One player who’s generated some buzz in NBA circles is incoming USC shooting guard Kevin Porter Jr., who clocked in at No. 18 on our off-season Big Board. That position could end up looking a bit rich, or it could be underselling Porter’s ability to score the ball on the wing. A creative, lefthanded shooter and athletic standout, the Seattle native will see plenty of touches and have a big opportunity to leave a mark this season. ‘Sneaky’ is relative (and fleeting), but for a guy who wasn’t a McDonald’s or Jordan Brand All-American, Porter looks to be trending in the right direction.
6. Which obvious one-and-done candidate might be overhyped?
It’s advisable to wait-and-see before crowning incoming Oregon center Bol Bol, whose name brand and YouTube highlights have preceded him over the last couple of years. After scouting him a few times in person over the past eight months or so, consider me more of a skeptic, as are many scouts around the league. The primary thing Bol has going for him is his height and length, but as always it comes down to what translates—at this stage, it’s hard to be overly confident.

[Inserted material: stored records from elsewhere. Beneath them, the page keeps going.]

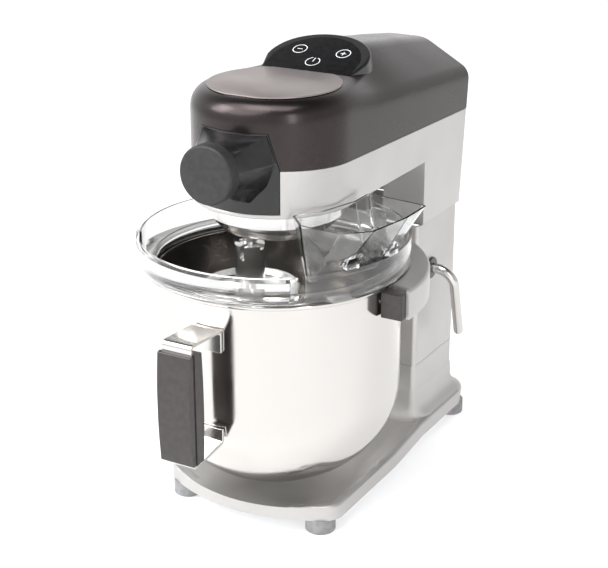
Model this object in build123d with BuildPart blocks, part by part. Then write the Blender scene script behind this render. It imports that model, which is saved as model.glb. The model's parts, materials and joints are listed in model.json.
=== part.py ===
"""Bowl-lift planetary stand mixer: cast base, column, head, 8 litre bowl, clear splash guard and whisk."""
import os
from math import cos, pi, radians, sin, tan
from build123d import *

os.makedirs("parts", exist_ok=True)

# ---------------------------------------------------------------- driving sizes, in millimetres
# Row frame: +Z up, -Y to the front, origin on the floor at the middle of the overall box.
handle_reach = 188.0        # bowl axis to the front of the handle grip
base_rear = 297.0           # bowl axis to the rear of the base
axis_y = (handle_reach - base_rear) / 2

run_gap = 0.05              # radial clearance of a shaft in its bearing
seat_gap = 0.2              # gap between two fixed pieces that fit into each other
move_gap = 0.5              # gap between pieces that pass each other
wall = 3.0                  # casting and shell thickness

foot_height = 16.0
foot_radius = 15.5
foot_half_track = 80.0
foot_front = 50.0           # ahead of the bowl axis
foot_rear = 267.0           # behind the bowl axis

base_half_width = 101.0
base_rear_half_width = 95.0
base_front = 85.0           # bowl axis to the front of the base
base_front_corner = 53.0    # bowl axis to where the front arc meets the sides
deck_height = 16.0          # skirt underside to the raised lip
deck_drop = 4.0             # lip to the flat of the deck
dish_depth = 6.0            # flat of the deck to the middle of the dish
dish_radius = 84.0

column_half_width = 81.0
column_front = 164.0        # bowl axis to the front of the column
column_depth = 100.0
stub_top = 96.0             # where the base casting ends and the column shell starts
column_top = 260.0          # where the column shell ends and the head starts

head_half_width = 82.0
head_under = 330.0          # underside of the nose
head_plate = 4.0            # thickness of the plate under the nose
neck_front = 174.0          # bowl axis to the front of the neck
neck_rear = 268.0           # bowl axis to the rear of the neck at its foot
rear_lean = 0.096           # rearward run of the back face for each mm of height
hood_edge_front = 377.0     # lower edge of the hood at the nose
hood_edge_rear = 366.0      # lower edge of the hood at the back
head_rear = 282.0           # bowl axis to the back of the hood
nose_top = 442.0            # flat on top of the nose
nose_split_angle = 33.5     # half angle of the dark nose front

drive_height = 381.0        # axis of the attachment hub
hub_cap_radius = 28.5
hub_face = 112.0            # bowl axis to the face the cap closes
hub_cap_thickness = 14.0
hub_bore = 14.0

lift_travel = 34.5
bowl_bottom = 28.0
bowl_radius = 127.2
bowl_rim = 262.0
bowl_wall = 1.5
bowl_round_height = 108.0   # height of the rounded bottom
rim_bead = 2.9

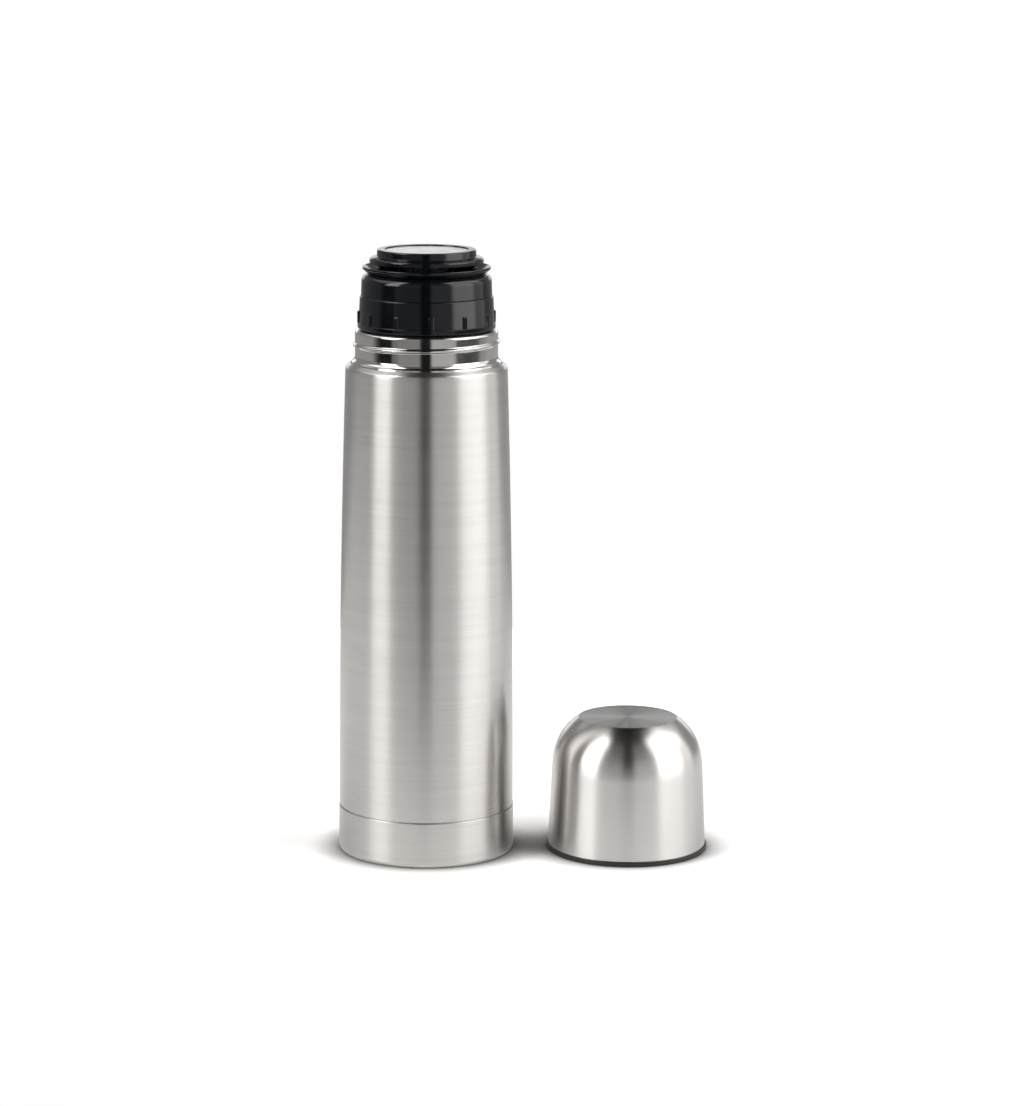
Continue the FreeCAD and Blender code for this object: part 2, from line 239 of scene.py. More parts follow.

While he can affect and alter opponents’ shots simply by being tall, the want factor that’s crucial with bigs is rarely there with him, and it will be increasingly difficult for him to be productive by relying on his tools as opponents get bigger and stronger. Bol can shoot from outside with his feet set, but a low release point leaves him prone to being blocked or downright erased when defenders play up on him. His preference for floating on the perimeter helps hide an interior game that’s somewhat underdeveloped. It’s certainly possible someone takes a flier on him in the lottery, but there’s also a chance Bol struggles to live up to the hype. He’s No. 21 on our board for now.
7. Who are the best point guard prospects in the country?
There aren’t a ton of high-end lead guards in this draft class, but there are a range of ball-handlers who could break out and wind up in a desirable spot come draft night. Kansas freshman combo guard Quentin Grimes and Vanderbilt freshman Darius Garland are two of the more intriguing backcourt players from a pro perspective. As far as returners go, Purdue’s Carsen Edwards, Boston College’s Ky Bowman and Iowa State’s Lindell Wigginton will continue to receive extensive NBA looks after testing the waters and staying in school, although none are surefire first-rounders. Don’t hold out for a repeat of the guard depth we saw in 2018, with guys like Jalen Brunson, Bruce Brown, Jevon Carter and De'Anthony Melton falling into the second round. One of my personal favorite prospects is Florida freshman Andrew Nembhard, who should be ready to start for the Gators on day one and may not be around long if things go well. As always, players will emerge.
8. Which mid-major player has the best chance to go in the lottery?
This is kind of cheating to the extent that Western Kentucky is a true mid-major in Conference USA, but Charles Bassey could have helped any college team in the country and will anchor the Hilltoppers instead. It’s sort of cheating and definitely obvious, but he’s got first-round tools and enough of a reputation coming in that he should be able to crack the lottery with a productive year. No, I don’t consider Gonzaga a mid-major program.
9. Which under-the-radar sophomores could break out?
Five sophomores who have piqued my interest this summer: sharpshooting Gonzaga guard Zach Norvell, athletic Texas big Jericho Sims, Wake Forest’s 7-foot French import Olivier Sarr, Florida State forward Mfiondu Kabengele and versatile Arizona wing Emmanuel Akot. Also look out for Murray State guard Ja Morant, whose athleticism and impressive freshman-year production is worth tracking closely.